Which SDLC model is most proven?

The most proven model is usually the one that helps your team deliver quality software with less friction and more predictability. That answer can vary.

Waterfall is proven in structured, stable environments. Agile is proven in adaptive product environments. Spiral is proven where risk management matters heavily. DevOps-oriented lifecycles are proven in fast-moving, continuously delivered systems.

So, “proven” should not mean “most famous.” It should mean “reliably useful for the kind of work your team is doing.”

Common questions about SDLC models

Q1. What are SDLC models?

A. SDLC models are structured approaches used to guide how software moves through planning, design, development, testing, deployment, and maintenance.

Q2. Which SDLC model is best?

A. There is no universal best choice. The right model depends on requirement stability, risk level, collaboration style, and release expectations.
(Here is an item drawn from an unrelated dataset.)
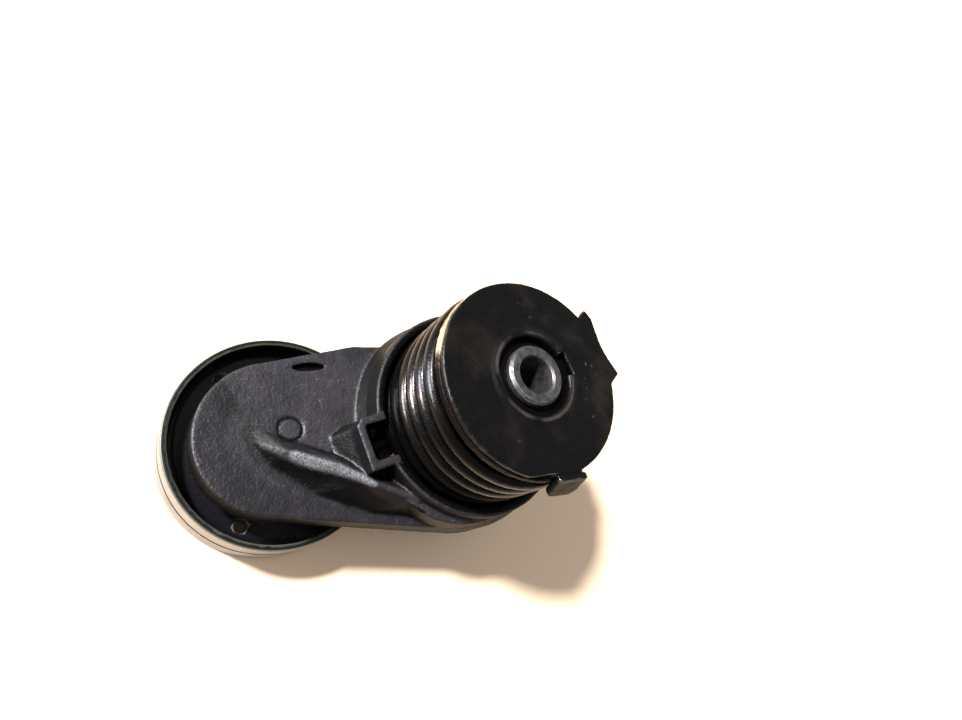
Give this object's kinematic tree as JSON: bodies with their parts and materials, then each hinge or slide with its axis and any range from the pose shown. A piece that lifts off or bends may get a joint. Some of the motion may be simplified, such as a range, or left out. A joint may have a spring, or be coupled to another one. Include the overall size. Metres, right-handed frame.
{
  "type": "belt tensioner idler",
  "caption": "Sprung belt tensioner: a cast arm with a flat idler pulley pivots on a through-bolted tube against an exposed torsion spring under a stamped base plate.",
  "frame": {"origin": "on the pivot axis at the mounting face, which is the end of the pivot tube", "axes": "+Z along the pivot bolt out of the mounting face, away from the pulley; the pulley's axis is parallel and lies on the -X side; Y follows by the right hand"},
  "size_m": [0.1228, 0.0706, 0.077],
  "materials": {
    "oily_black_sheet": "black stamped sheet, oily, satin",
    "bare_steel": "worn grey steel",
    "cream_nylon": "cream nylon with brown grime",
    "bronze_washer": "oily bronze",
    "dark_friction_nylon": "dark glass-filled nylon",
    "zinc_steel": "dull zinc plate",
    "seal_rubber": "black nitrile",
    "spring_steel": "oil-hardened wire, dark and glossy with oil",
    "dark_cast_aluminium": "rough sand-textured casting, dirty dark grey",
    "bush_nylon": "greased nylon",
    "bearing_steel": "ground bearing steel",
    "cage_nylon": "cream nylon cage",
    "black_pulley_sheet": "black paint, worn to pale steel on the belt run"
  },
  "bodies": {
    "base": {"base_plate": "oily_black_sheet", "pivot_tube": "bare_steel", "upper_spring_ring": "cream_nylon", "thrust_washer": "bronze_washer", "friction_washer": "dark_friction_nylon", "front_retainer": "zinc_steel", "torsion_spring": "spring_steel"},
    "arm": {"tensioner_arm": "dark_cast_aluminium", "rear_pivot_bush": "bush_nylon", "front_pivot_bush": "bush_nylon", "hub_seal": "seal_rubber", "lower_spring_seat": "cream_nylon", "pulley_bolt": "zinc_steel", "dust_shield": "zinc_steel", "spacer_sleeve": "bare_steel", "bearing_inner_ring": "bearing_steel"},
    "cage": {"bearing_balls": "bearing_steel", "ball_cage": "cage_nylon"},
    "pulley": {"pulley_rear_half": "black_pulley_sheet", "pulley_front_half": "black_pulley_sheet", "bearing_outer_ring": "bearing_steel", "bearing_seal_rear": "seal_rubber", "bearing_seal_front": "seal_rubber"}
  },
  "joints": [
    {"name": "arm_swing", "type": "hinge", "parent": "base", "child": "arm", "pos_m": [0, 0, 0], "axis": [0, 0, 1], "range_deg": [0, 45], "stiffness_Nm_per_rad": 5.3, "springref_deg": -171.89, "deforming": ["torsion_spring"]},
    {"name": "pulley_spin", "type": "hinge", "parent": "arm", "child": "pulley", "pos_m": [-0.055, 0, -0.068], "axis": [0, 0, 1], "continuous": true},
    {"name": "cage_spin", "type": "hinge", "parent": "arm", "child": "cage", "pos_m": [-0.055, 0, -0.068], "axis": [0, 0, 1], "continuous": true}
  ],
  "couplings": [
    {"joint": "cage_spin", "follows": "pulley_spin", "ratio": 0.61842}
  ]
}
Q3. Are Agile and DevOps SDLC models?

A. Agile is commonly treated as an SDLC approach, while DevOps is often better understood as a delivery and operations model that shapes the lifecycle in a more continuous way.

Q4. Can teams combine SDLC models?

A. Yes. Many real-world teams use hybrid approaches, blending structured planning, iterative delivery, strong testing, and continuous operations practices.

Final thoughts

The real value of sdlc models is not that they make software development look more organized on paper. The real value is that they help teams reduce workflow friction, manage change more deliberately, and deliver software with greater consistency.

The best model is rarely the one with the strongest branding. It is the one that helps your team work more clearly, build more confidently, and adapt without losing control. For some teams, that will mean a structured sequential model. For others, it will mean Agile, Iterative, Spiral, or a more DevOps-oriented lifecycle. In many cases, it will mean a practical mix.